ーより良い仕事のための工夫やこだわりを教えてください

異なる視点を大切に、より良い形に

広告などの制作チームにはさまざまな職種の人が数多く関わっていて、目的は同じでも、視点や重視するところが違うことはよくあります。その違いを受け止めて理解しつつ、デザイナーとしてのこだわりは妥協しないでいたいと思っています。例えば、ブランドのマーケティング担当から、商品の良さを訴求するコピーを店頭ポスターに入れてほしい、という要望があったとします。でも、デザイナーの視点で見ると、ポスターにあまり文字が多くてもゴチャついた印象になるし読んでもらえない。そういうときには、ポスターは情報量を絞り、その分、店頭POPなどで訴求しませんか、というような提案をして議論を重ね、最終的により良い形でアウトプットできるように努力しています。

ー入社を決めた理由は何ですか

文化を育てていく社風に惹かれた

私は美大で広告コミュニケーション関係を専攻していたのですが、授業の中で70~80年代の資生堂のクリエイティブは何度も取り上げられ、注目していました。また、戦後のものがない時代にも日本を元気にするためにカラー印刷のポスターを出したり、新人クリエイターを応援したり、「MY CRAYON PROJECT」という教育ツールを開発するなど、自社のビジネスだけではなく、文化全体を育てていこうという想いを感じられる社風に惹かれました。

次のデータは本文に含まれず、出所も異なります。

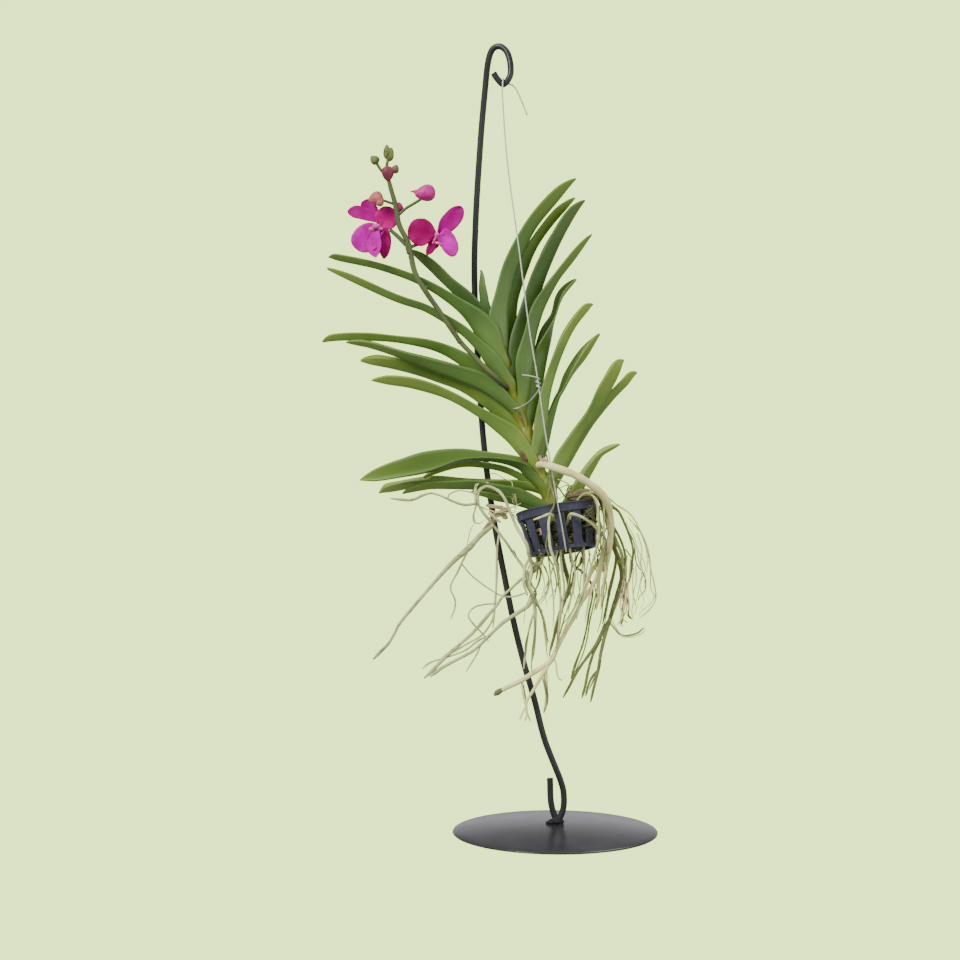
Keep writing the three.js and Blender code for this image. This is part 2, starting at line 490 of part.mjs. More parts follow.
const OLIVE_ROOTS = [
  [[[7, 7, 188], [5.6, 5.4, 177], [5.4, 4.6, 171], [7.4, 4.4, 163], [8.6, 4.2, 156], [7.4, 4, 149],
    [4.6, 4, 141.4], [2, 4, 134], [0, 4, 125], [-3.6, 3, 112]], [1.2, 1, 1, 1.2, 0.9]],
  [[[3.6, 7, 187], [2.6, 6.6, 177], [1.2, 3.6, 171], [2.2, 3, 163], [3.2, 3.4, 154], [4.6, 4, 142]],
    [1, 0.8]],
  [[[13, 7, 187], [17.4, 1.2, 178], [16.8, 1.6, 171.6], [12.8, 4.6, 165.6], [11.8, 5, 160],
    [10, 5, 154], [8, 4.4, 148]], [1.1, 0.8]],
  [[[10, 10, 187], [11, 10.4, 171], [17.6, 10, 165], [23.4, 9, 157.6], [24.4, 8, 150], [22.2, 7.6, 139],
    [20.6, 7.4, 129], [17.6, 7, 117], [13.8, 6.8, 107], [10.6, 6.4, 96.6]], [1.1, 0.8, 0.7, 1]],
  [[[9, 9, 197], [10, 8, 208], [14, 6, 216.4], [20, 4, 216.2], [27, 2.6, 213], [33, 1.6, 209.6],
    [37, 1, 206.4], [40.6, 1, 203.4], [44, 2, 197], [48, 3, 187], [50, 3, 178.6], [49, 3, 170],
    [47.6, 3, 161], [44.4, 4, 149]], [1.4, 2, 1.6, 1, 0.9, 0.8, 0.7]],
  [[[7, 8, 198], [8, 6, 210], [10, 3.6, 218.4], [16, 1, 217.6], [23, -1, 214.8], [28, -1.4, 212.4]],
    [1.2, 2, 1.4]],
  [[[30, 2.4, 211.4], [33.4, 4, 206], [35.4, 4.6, 200], [37.4, 4.6, 194], [40, 4.6, 189.6],
    [42.4, 4.6, 184.6], [44.4, 4.6, 178.6], [45.2, 4.6, 172], [45.2, 4.8, 162], [44.4, 5, 149],
    [43.2, 5, 139], [42.6, 5, 130.6]], [1.2, 1, 0.9, 0.9, 1.1]],
  [[[28, 3, 212.4], [31.4, 7, 205], [34.6, 8.4, 194], [37, 8.4, 184], [41, 8, 173], [43, 7.4, 163],
    [41.4, 7, 154], [38.6, 6.6, 145.6], [35.8, 6.2, 136], [32.4, 6, 125], [29.6, 6, 113],
    [28.2, 6, 103.6], [25.4, 6, 92], [23, 6, 81.6]], [1.3, 1.6, 1.7, 1.5, 1.2, 1]],
  [[[35.6, 6.2, 134.6], [31.4, 6.2, 128], [27, 6.4, 119], [21, 6.4, 110.6], [15.6, 6.6, 103],
    [10.4, 6.6, 93.4], [5.4, 6.4, 84.4]], [1.5, 1.3, 1, 0.9]],
  [[[29.6, 6.4, 122.6], [24.6, 6.8, 112], [21.4, 6.8, 101], [19.8, 6.8, 92.6], [17.4, 6.6, 84]],
    [1.1, 0.9]],
  [[[28, 6, 102], [24, 6.4, 97.6], [21.4, 6.6, 91.6], [20, 6.6, 85.6]], [1, 0.8]],
  [[[37.2, 4.6, 194.6], [38.6, 3.4, 184], [38.8, 3, 173], [37, 3, 163], [34.6, 3, 154],
    [33, 3.4, 143.6], [30.6, 5, 131.6]], [0.9, 0.7]],
  [[[35, 6, 133], [38.4, 6, 128.6], [41.6, 5.6, 125.2], [46, 5.6, 124.2], [53, 5.6, 126],
    [57, 5.6, 129.4]], 0.6],
  [[[44.8, 5, 153], [47.4, 5.6, 143], [47, 5.8, 137.6], [49.6, 5.8, 134.6]], 0.7],
];

const PALE_ROOTS = [
  [[[3, -14, 193], [-1.6, -21, 200.4], [-4.6, -27, 202.4], [-9.4, -27, 200.8], [-14.6, -25.6, 198.8]],
    [1.1, 1.2, 0.9]],
  [[[-4.2, -26.6, 202.6], [-5.2, -28, 196], [-4.8, -28.4, 188], [-4, -28.8, 181], [-1.6, -27.6, 174],
    [1.6, -22, 164], [2.6, -17, 152], [2.4, -13, 138], [1.4, -10.6, 124]], [1, 1, 0.9, 0.8]],
  [[[6, -14, 193], [7.6, -21, 200.6], [9.6, -27.6, 202.6], [15.4, -26.6, 200.6], [20.8, -23.4, 197],
    [25.6, -19, 192.4], [27.4, -16, 185]], [1.1, 1.2, 0.9]],
  [[[9, -10, 198], [13, -13, 210], [19, -20, 215.4], [24.6, -23.4, 211], [26, -22.6, 200],
    [26.4, -19.6, 189], [24.4, -16, 178], [21, -13, 166], [16, -12, 151], [9, -11, 138],
    [2.4, -10.4, 122]], [1.1, 0.9, 0.9, 0.8]],
  [[[10, -8, 199], [15, -9.4, 211.6], [23, -13.6, 216], [29.2, -16, 210.6], [30, -15.4, 200],
    [30, -14, 189], [28.4, -12, 177], [25.4, -11, 163], [21.4, -10, 150], [18.4, -9.6, 134]],
    [1.1, 0.9, 0.8]],
  [[[24.2, -14.4, 216], [29.6, -9, 215], [34.4, -5, 211.8], [39.6, -4, 207.4], [48, -4, 201.4],
    [54.4, -4, 190], [58, -4, 181], [60.4, -4, 167], [62.4, -4, 159], [63.6, -4, 149], [60, -4, 142],
    [53, -4, 136]], [0.7, 0.5]],
  [[[28.4, -12, 178], [31.4, -11, 171], [30.4, -10, 160], [29.2, -10, 149], [28.4, -10, 142]],
    [0.8, 0.7]],
  [[[3.6, -12, 185], [3, -12, 177], [4, -12, 167], [5.4, -11.6, 155], [3.4, -11, 141], [2, -10.6, 128]],
    [1, 0.9]],
  [[[8.4, -12, 185], [9.4, -13, 177], [12, -12.4, 165], [10, -11.8, 151], [6, -11.2, 139]], [1, 0.8]],
  [[[11, -10.4, 189.6], [16.6, -8.2, 185.6], [18, -8.2, 178], [18, -10, 166], [16.6, -10.4, 150],
    [13, -10, 136]], [1, 0.8]],
  [[[-0.6, -13, 187], [0.6, -17, 178.4], [-2.6, -15, 167], [-5, -12.6, 154], [-9.6, -12, 145.6]],
    [0.8, 0.6]],
];

const hearts = [
  ['left_roots', ROOT_GREY, LEFT_ROOTS, [[-10.5, -2.6, 193], [5, 6.4, 8]]],
  ['olive_roots', ROOT_OLIVE, OLIVE_ROOTS, [[9, 9, 193], [10, 6, 9]]],
  ['pale_roots', ROOT_GREY, PALE_ROOTS, [[5, -12.6, 191], [10.5, 5.4, 8.5]]],
];

add('thick_root', clearOf(join(THICK_ROOT.map((root) => slimBar(root))), [stemRoom]), ROOT_CREAM);
for (const [name, material, roots, heart] of hearts) {
  const bunch = join([egg(...heart), ...roots.map((root) => slimBar(root))]);
  add(name, clearOf(bunch, [stemRoom]), material);
}

// The flower spike: its stalk with three bracts, and the short stalks of the buds and blooms

const SPIKE = [
  [[[-29.4, -3.8, 281.6], [-32.4, -7.8, 283.8], [-36.6, -10.6, 287.4], [-44, -11, 294], [-52, -11, 302],
    [-59.5, -11, 310], [-66, -11, 319], [-74, -11, 331], [-81, -11, 341], [-88.5, -11, 354],
    [-93, -11, 372], [-99, -11, 384], [-101, -11, 396], [-104.5, -11, 408], [-105.8, -11, 418],
    [-105.2, -11, 425]], [1.5, 1.6, 1.6, 1.7, 1.8, 1.6, 1]],
  [[[-60, -11, 310], [-62.4, -12, 313.6], [-62, -12.4, 316.6]], [1.8, 0.5]],
  [[[-79.4, -11, 338.6], [-81.6, -12, 342.4], [-81, -12.4, 345.6]], [1.7, 0.5]],
  [[[-92, -11, 368], [-93.6, -12, 373], [-92.6, -12.4, 376]], [1.7, 0.5]],
  [[[-92.4, -11, 371], [-88, -11, 373.4], [-82, -10.4, 375.4]], [1, 0.9]],
  [[[-95.6, -11, 375.4], [-99.6, -10.2, 379], [-104, -9.2, 381.8], [-108.6, -9, 384]], [1.2, 0.9]],
  [[[-99.6, -11, 391.6], [-94.6, -11, 395.4], [-89.4, -11, 398.4], [-83.6, -11, 402]], [1, 0.8]],
  [[[-105.6, -11, 414], [-108.6, -11, 418.6], [-111, -11, 422], [-113.2, -11, 425.4]], [0.8, 0.9]],
  [[[-105, -11, 415], [-103, -11, 418], [-101.4, -11, 420.2]], [0.8, 0.8]],
  [[[-102, -11, 399], [-106.4, -12, 400.6], [-109.4, -12, 401.6]], [0.8, 0.6]],
];

add('flower_spike', clearOf(join(SPIKE.map((stalk) => slimBar(stalk))), [stemRoom]), BUD_GREEN);

const BUDS = [
  ['bud_large', BUD_PINK, [-81.7, -11, 406.2], [6.5, 5.6, 5.6], [0, -0.1, 0]],
  ['bud_peach', BUD_PEACH, [-113.6, -13.4, 401.4], [5, 4.4, 4.6], [0, -0.2, 0]],
  ['bud_left', BUD_GREEN, [-114.3, -11, 426.9], [3.4, 2.8, 2.8], [0, 0.7, 0]],
  ['bud_top', BUD_GREEN, [-104.9, -11, 430.6], [3.2, 2.6, 5.4], [0, 0.1, 0]],
  ['bud_crimson', PETAL_CRIMSON, [-98.8, -8.4, 397.2], [2.9, 2.6, 3], [0, 0, 0]],
  ['bud_purple', BUD_PEACH, [-105.8, -12.8, 417.8], [3.2, 2.4, 4.6], [0, 0, 0]],
  ['bud_side', BUD_PEACH, [-100.9, -11, 421.2], [2.5, 2.4, 2.7], [0, 0.5, 0]],
];
const spikeRoom = join(SPIKE.map((stalk) => slimBar(stalk, GAP)));
for (const [name, material, ...shape] of BUDS) {
  add(name, clearOf(toSolid(egg(...shape)), [spikeRoom]), material);
}

// The blooms: five clawed petals each round a pale column and lip. A petal is its spine, the way its
// upper side looks and its half widths, and the heart is where the petals meet.

const TO_VIEWER = [0, -1, 0];
const HEART_RADII = [3.4, 2.6, 3.4];
const LIP_DETAIL = [6, 5];

const BLOOMS = [
  {
    side: 'left',
    heart: [-111.6, -11, 385],
    petals: [
      [[[-111.6, -10.6, 386], [-117.4, -11, 389.4], [-125, -10.4, 392.2], [-131.8, -9, 394.4]],
        [-0.2, -1, 0.4], [2.4, 4.4, 3.8, 2]],
      [[[-112, -9.4, 387.4], [-115.8, -8, 392.6], [-118.8, -7, 397.6], [-120, -6.4, 402]],
        [0.2, -1, 0], [1.8, 4.2, 4.4, 2]],
      [[[-110, -9.6, 385.6], [-108, -8, 389.4], [-106.4, -7.2, 393], [-105, -6.8, 397]],
        [0.2, -1, 0], [2.6, 6, 6.2, 3]],
      [[[-113, -12, 382.6], [-117, -13.6, 379.2], [-121.4, -14.4, 374.6], [-125.2, -13.6, 369.4]],
        TO_VIEWER, [2.4, 7, 8, 4.4]],
      [[[-110.6, -11, 382], [-110, -11.6, 376], [-109.6, -12, 370], [-109.6, -12, 364.2]],
        [0.3, -1, 0], [2.2, 4.8, 5.2, 3]],
    ],
    column: [[-114, -14.6, 384.4], [2.8, 3.2, 2.6], [0.4, 0, 0]],
    lip: [[-114.4, -16.8, 375.4], [3, 2.2, 7.4], [-0.2, 0, 0.1]],
  },
  {
    side: 'right',
    heart: [-75, -11, 379],
    petals: [
      [[[-76, -10, 379.6], [-80.6, -9.8, 380.4], [-86.4, -9.6, 381.2], [-93, -9.4, 381.4]],
        TO_VIEWER, [2.4, 7.6, 8.4, 4]],
      [[[-73, -10, 380.4], [-69, -9.8, 385], [-64.2, -9.6, 390.8], [-59.4, -9.4, 397]],
        TO_VIEWER, [2.2, 5, 5.4, 3]],
      [[[-72.6, -11, 380.4], [-69, -11.4, 378], [-66.2, -12, 373], [-64, -12, 366.2]],
        TO_VIEWER, [2.6, 5, 5.2, 3]],
      [[[-76, -10, 377.6], [-77.4, -9.6, 374.4], [-78.8, -9.4, 371], [-80.4, -9, 367.4]],
        TO_VIEWER, [2, 3.6, 2.8, 1]],
      [[[-76, -8.8, 380], [-79, -6, 382], [-82, -3.8, 383.6], [-85, -2.4, 384.6]],
        [0, -1, 0.3], [1.6, 3.4, 3.8, 2]],
    ],
    column: [[-74.6, -13.8, 379.6], [2.4, 3, 2.4], [0.4, 0, 0]],
    lip: [[-76.4, -14.4, 375.8], [3.2, 2, 2.6], [0, 0, 0.3]],
  },
];

function petal([spine, face, widths], grow = 0) {
  const rows = spine.map((point, i) => [...point, widths[i]]);
  return blade(rows, { face, fold: [30, 8, 14], thick: PETAL_THICK, steps: 6, grow });
}

for (const { side, heart, petals, column, lip } of BLOOMS) {
  const cup = egg(heart, HEART_RADII);
  const bloom = join([cup, ...petals.map((shape) => petal(shape))]);
  add(`bloom_${side}`, clearOf(bloom, [spikeRoom]), PETAL_CRIMSON);
  const cupRoom = egg(heart, HEART_RADII.map((r) => r + GAP));
  const bloomRoom = join([cupRoom, ...petals.map((shape) => petal(shape, GAP))]);
  const columnAndLip = join([egg(...column, LIP_DETAIL), egg(...lip, LIP_DETAIL)]);
  add(`bloom_${side}_lip`, clearOf(columnAndLip, [bloomRoom, spikeRoom]), PETAL_PALE);
}

export default orchid;
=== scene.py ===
import math
import random

import bmesh
import bpy
from mathutils import Matrix, Vector, noise


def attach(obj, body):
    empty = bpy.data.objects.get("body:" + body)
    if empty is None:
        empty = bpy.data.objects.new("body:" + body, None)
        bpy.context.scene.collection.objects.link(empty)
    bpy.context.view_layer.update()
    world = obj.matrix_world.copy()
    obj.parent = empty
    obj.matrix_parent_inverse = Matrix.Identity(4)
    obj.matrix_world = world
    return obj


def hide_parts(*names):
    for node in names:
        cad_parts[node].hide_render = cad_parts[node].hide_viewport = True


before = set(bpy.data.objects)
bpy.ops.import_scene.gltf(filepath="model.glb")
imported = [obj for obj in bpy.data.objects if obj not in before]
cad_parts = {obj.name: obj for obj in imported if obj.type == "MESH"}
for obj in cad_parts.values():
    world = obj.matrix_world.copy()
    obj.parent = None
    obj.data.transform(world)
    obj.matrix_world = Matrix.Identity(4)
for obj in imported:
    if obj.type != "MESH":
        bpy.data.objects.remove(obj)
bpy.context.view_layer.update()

# The camera
# It stands level with the basket, a little over a metre in front of the stand and slightly to its left,
# and looks straight along +Y, so the base plate shows as a thin ellipse.

CAMERA_PLACE = (-0.0476, -1.062, 0.2236)
CAMERA_LENS_MM = 62.7
CAMERA_SENSOR_MM = 36
CAMERA_NEAR = 0.05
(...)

正直、学生時代は化粧品にはそれほどこだわりはなかったのですが、クリエイティブによるコミュニケーションで課題を解決していくことが、この会社ではできるのではないかと思いました。

ー印象に残る仕事を教えてください

瀬戸内プロジェクト

2022年度に瀬戸内国際芸術祭へ協賛したことをきっかけに、「瀬戸内の島々が抱える課題にクリエイティブの力で向き合う」というプロジェクトが立ち上がり、社内で有志が募られました。私は、ぜひ参加したいと手を挙げました。高齢化が進む瀬戸内海の男木島(おぎじま)を訪問し、島民の方々とお話して島の文化を体験させていただき、島の未来のためにクリエイターとしてどんな提案ができるかを考えていきました。とても魅力的で後世に残したい島の伝統的食文化があるのですが、それをどんな形でクリエイティブとしてアウトプットしていくかなど、長いスパンでチームのみんなと取り組んでいます。

資生堂クリエイティブのロゴ作成

2022年に資生堂のクリエイティブ部門が独立し「資生堂クリエイティブ株式会社」が生まれたのですが、その新会社のロゴの社内コンペに、先輩のアートディレクターと組んで挑戦させてもらいました。先輩の案をもとに二人でブラッシュアップしていったものが採用になり、とても嬉しかったです。私は、ロゴ入り封筒や名刺などのデザインも担当したのですが、身が引き締まる思いでした。150年にわたって先人たちが引き継いできた美意識を大切に、それでいて今の時代にフィットする新しさを出せるように、あらためて資生堂のクリエイティブの歴史を学び直して臨みました。

官公庁のデザインコンペ

官公庁のデザイン刷新に関するコンペに参加する機会がありました。その官公庁のミッションに合わせて、新しい資料フォーマットやピクトグラムなどデザイン提案しました。残念ながら結果には結びつかなかったのですが、クリエイティブディレクターと組み、コンセプトづくりからプレゼンまで日ごろの仕事にはない早いスピード感で、デザインの責任者としての仕事ができたのは貴重な経験でした。

ー働く環境や周りの方々との関わりについて教えてください

いい人が多く、成長できる環境

とてもいい人が多く、相談のしやすい環境です。また、尊敬できる人も多く、学ぶことが多いです。「アイデアをたくさん出すだけでなく、それを『選ぶ』視点をしっかり持つように」という先輩のアドバイスが印象に残っています。そして、学んで実力がついていけば、次のステップに挑戦できるチャンスが与えられて、成長できる環境でもあると想います。

ー今後の目標について教えてください

人間としてクリエイターとして頼れる存在に

近年は、クリエイティブ的にもビューティー業界的にも、非常に変化が速いと感じています。新しい技術やサービスがどんどん登場して、トレンドも移り変わっていきます。それらに対する理解がないと、企画を立てるにもデザインをするにもベストなアプローチができないと思うので、常に柔軟な姿勢で新しいモノやコトに積極的に触れ、変化を恐れずに自分自身をアップデートしていきたいです。そして、クリエイティブの力で社会に貢献する仕事ができる、人間としてもクリエイターとしても頼りがいのある存在になりたいです。